Special issue: Carbon cycling in Sub-Saharan Africa

Biogeosciences, 6, 349–360, 2009
© Author(s) 2009. This work is distributed under
the Creative Commons Attribution 3.0 License.

  06 Mar 2009

06 Mar 2009

Estimating carbon emissions from African wildfires

V. Lehsten1, K. Tansey2, H. Balzter2, K. Thonicke3, A. Spessa4, U. Weber5, B. Smith1, and A. Arneth1 V. Lehsten et al.
  • 1Dept. of Physical Geography and Ecosystems Analysis (INES), Geobiosphere Science Centre, Lund University, Sweden
  • 2Centre for Environmental Research, Department of Geography, University of Leicester, UK
  • 3Potsdam Institute for Climate Impact Research (PIK) e.V., Potsdam, Germany
  • 4Walker Institute for Climate System Research, Department of Meteorology, University of Reading, UK
  • 5Max-Planck-Institute for Biogeochemistry, Jena, Germany

Abstract. We developed a technique for studying seasonal and interannual variation in pyrogenic carbon emissions from Africa using a modelling approach that scales burned area estimates from L3JRC, a map recently generated from remote sensing of burn scars instead of active fires. Carbon fluxes were calculated by the novel fire model SPITFIRE embedded within the dynamic vegetation model framework LPJ-GUESS, using daily climate input.

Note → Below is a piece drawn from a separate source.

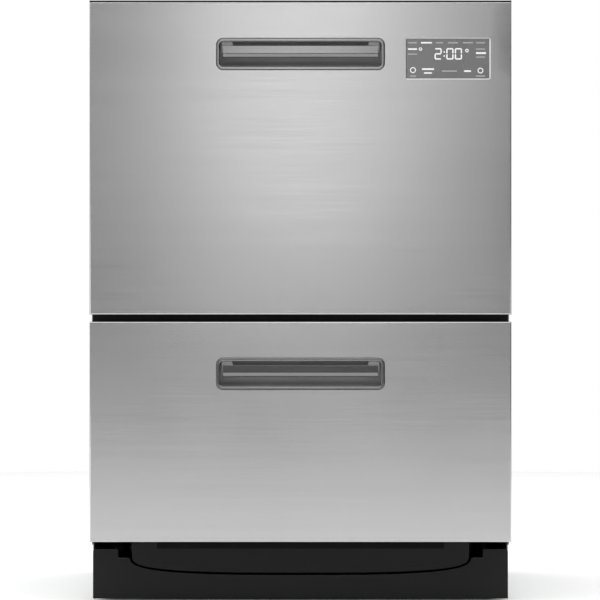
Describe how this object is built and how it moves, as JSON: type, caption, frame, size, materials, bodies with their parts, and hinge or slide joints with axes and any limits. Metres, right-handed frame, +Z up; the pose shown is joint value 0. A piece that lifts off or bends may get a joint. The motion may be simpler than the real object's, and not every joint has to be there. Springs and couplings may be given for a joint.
{
  "type": "two-drawer dishwasher",
  "caption": "Built-in dishwasher with a tall wash drawer over a short one, recessed handles, a touch display and a toe kick.",
  "frame": {"origin": "centre of the footprint, on the floor", "axes": "+Z up, -Y out of the drawer fronts, +X to the right for someone facing the fronts"},
  "size_m": [0.599, 0.573, 0.856],
  "materials": {
    "brushed_stainless": "brushed",
    "plain_stainless": "satin",
    "galvanised_sheet": "satin",
    "runner_steel": "satin",
    "black_moulding": "matte",
    "grey_moulding": "matte",
    "pale_moulding": "matte",
    "tub_moulding": "satin",
    "coated_wire": "satin",
    "seal_rubber": "matte",
    "display_glass": "glossy",
    "circuit_board": "matte",
    "valve_moulding": "satin"
  },
  "bodies": {
    "chassis": {"left_side_panel": "galvanised_sheet", "right_side_panel": "galvanised_sheet", "back_panel": "galvanised_sheet", "base_pan": "grey_moulding", "top_panel": "galvanised_sheet", "top_trim": "black_moulding", "mid_brace": "black_moulding", "toe_kick": "black_moulding", "controller_box": "grey_moulding", "inlet_valve": "valve_moulding", "service_recess": "grey_moulding", "chassis_screws": "runner_steel", "lower_fixed_rails": "runner_steel", "upper_fixed_rails": "runner_steel", "lower_lid_actuators": "grey_moulding", "upper_lid_actuators": "grey_moulding"},
    "lower_drawer": {"lower_door_skin": "brushed_stainless", "lower_door_frame": "grey_moulding", "lower_handle_bezel": "plain_stainless", "lower_handle_grip": "plain_stainless", "lower_tub": "tub_moulding", "lower_belly_pan": "black_moulding", "lower_drawer_rails": "runner_steel", "lower_wash_pump": "black_moulding", "lower_filter_plate": "plain_stainless", "lower_rack": "coated_wire", "lower_dispenser": "grey_moulding", "lower_rinse_cap": "pale_moulding"},
    "lower_middle_runners": {"lower_mid_rails": "runner_steel"},
    "lower_lid": {"lower_lid": "pale_moulding", "lower_lid_seal": "seal_rubber"},
    "lower_spray_arm": {"lower_spray_arm": "grey_moulding"},
    "lower_fold_tines": {"lower_fold_tines": "coated_wire"},
    "lower_dispenser_flap": {"lower_dispenser_flap": "pale_moulding"},
    "upper_drawer": {"upper_door_skin": "brushed_stainless", "upper_door_frame": "grey_moulding", "upper_handle_bezel": "plain_stainless", "upper_handle_grip": "plain_stainless", "upper_tub": "tub_moulding", "upper_belly_pan": "black_moulding", "upper_drawer_rails": "runner_steel", "upper_wash_pump": "black_moulding", "upper_filter_plate": "plain_stainless", "upper_rack": "coated_wire", "upper_dispenser": "grey_moulding", "upper_rinse_cap": "pale_moulding", "display_window": "display_glass", "display_board": "circuit_board", "cutlery_basket": "grey_moulding"},
    "upper_middle_runners": {"upper_mid_rails": "runner_steel"},
    "upper_lid": {"upper_lid": "pale_moulding", "upper_lid_seal": "seal_rubber"},
    "upper_spray_arm": {"upper_spray_arm": "grey_moulding"},
    "upper_fold_tines": {"upper_fold_tines": "coated_wire"},
    "upper_dispenser_flap": {"upper_dispenser_flap": "pale_moulding"},
    "cup_rack": {"cup_rack": "coated_wire"},
    "foot_front_left": {"foot_front_left": "black_moulding"},
    "foot_front_right": {"foot_front_right": "black_moulding"},
    "foot_rear_left": {"foot_rear_left": "black_moulding"},
    "foot_rear_right": {"foot_rear_right": "black_moulding"}
  },
  "joints": [
    {"name": "lower_drawer_slide", "type": "slide", "parent": "chassis", "child": "lower_drawer", "axis": [0, -1, 0], "range_m": [0, 0.5]},
    {"name": "lower_runner_slide", "type": "slide", "parent": "chassis", "child": "lower_middle_runners", "axis": [0, -1, 0], "range_m": [0, 0.25]},
    {"name": "lower_lid_lift", "type": "slide", "parent": "chassis", "child": "lower_lid", "axis": [0, 0, 1], "range_m": [-0.008, 0]},
    {"name": "lower_spray_spin", "type": "hinge", "parent": "lower_drawer", "child": "lower_spray_arm", "pos_m": [0, -0.0041, 0.1333], "axis": [0, 0, 1], "continuous": true},
    {"name": "lower_tine_fold", "type": "hinge", "parent": "lower_drawer", "child": "lower_fold_tines", "pos_m": [0, -0.0185, 0.1813], "axis": [-1, 0, 0], "range_deg": [0, 88]},
    {"name": "lower_flap_hinge", "type": "hinge", "parent": "lower_drawer", "child": "lower_dispenser_flap", "pos_m": [-0.025, -0.241, 0.3], "axis": [1, 0, 0], "range_deg": [0, 95]},
    {"name": "upper_drawer_slide", "type": "slide", "parent": "chassis", "child": "upper_drawer", "axis": [0, -1, 0], "range_m": [0, 0.5]},
    {"name": "upper_runner_slide", "type": "slide", "parent": "chassis", "child": "upper_middle_runners", "axis": [0, -1, 0], "range_m": [0, 0.25]},
    {"name": "upper_lid_lift", "type": "slide", "parent": "chassis", "child": "upper_lid", "axis": [0, 0, 1], "range_m": [-0.008, 0]},
    {"name": "upper_spray_spin", "type": "hinge", "parent": "upper_drawer", "child": "upper_spray_arm", "pos_m": [0, -0.0041, 0.515], "axis": [0, 0, 1], "continuous": true},
    {"name": "upper_tine_fold", "type": "hinge", "parent": "upper_drawer", "child": "upper_fold_tines", "pos_m": [0, -0.0185, 0.563], "axis": [-1, 0, 0], "range_deg": [0, 88]},
    {"name": "upper_flap_hinge", "type": "hinge", "parent": "upper_drawer", "child": "upper_dispenser_flap", "pos_m": [-0.025, -0.241, 0.754], "axis": [1, 0, 0], "range_deg": [0, 95]},
    {"name": "cup_rack_hinge", "type": "hinge", "parent": "upper_drawer", "child": "cup_rack", "pos_m": [-0.2565, -0.0041, 0.651], "axis": [0, -1, 0], "range_deg": [0, 88]},
    {"name": "foot_front_left_screw", "type": "slide", "parent": "chassis", "child": "foot_front_left", "axis": [0, 0, -1], "range_m": [0, 0.03]},
    {"name": "foot_front_right_screw", "type": "slide", "parent": "chassis", "child": "foot_front_right", "axis": [0, 0, -1], "range_m": [0, 0.03]},
    {"name": "foot_rear_left_screw", "type": "slide", "parent": "chassis", "child": "foot_rear_left", "axis": [0, 0, -1], "range_m": [0, 0.03]},
    {"name": "foot_rear_right_screw", "type": "slide", "parent": "chassis", "child": "foot_rear_right", "axis": [0, 0, -1], "range_m": [0, 0.03]}
  ],
  "couplings": [
    {"joint": "lower_runner_slide", "follows": "lower_drawer_slide", "ratio": 0.5},
    {"joint": "upper_runner_slide", "follows": "upper_drawer_slide", "ratio": 0.5}
  ]
}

For the time period from 2001 to 2005 an average area of 195.5±24×104 km2 was burned annually, releasing an average of 723±70 Tg C to the atmosphere; these estimates for the biomass burned are within the range of previously published estimates. Despite the fact that the majority of wildfires are ignited by humans, strong relationships between climatic conditions (particularly precipitation), net primary productivity and overall biomass burnt emerged. Our investigation of the relationships between burnt area and carbon emissions and their potential drivers available litter and precipitation revealed uni-modal responses to annual precipitation, with a maximum around 1000 mm for burned area and emissions, or 1200 mm for litter availability. Similar response patterns identified in savannahs worldwide point to precipitation as a chief determinant for short-term variation in fire regime. A considerable variability that cannot be explained by fire-precipitation relationships alone indicates the existence of additional factors that must be taken into account.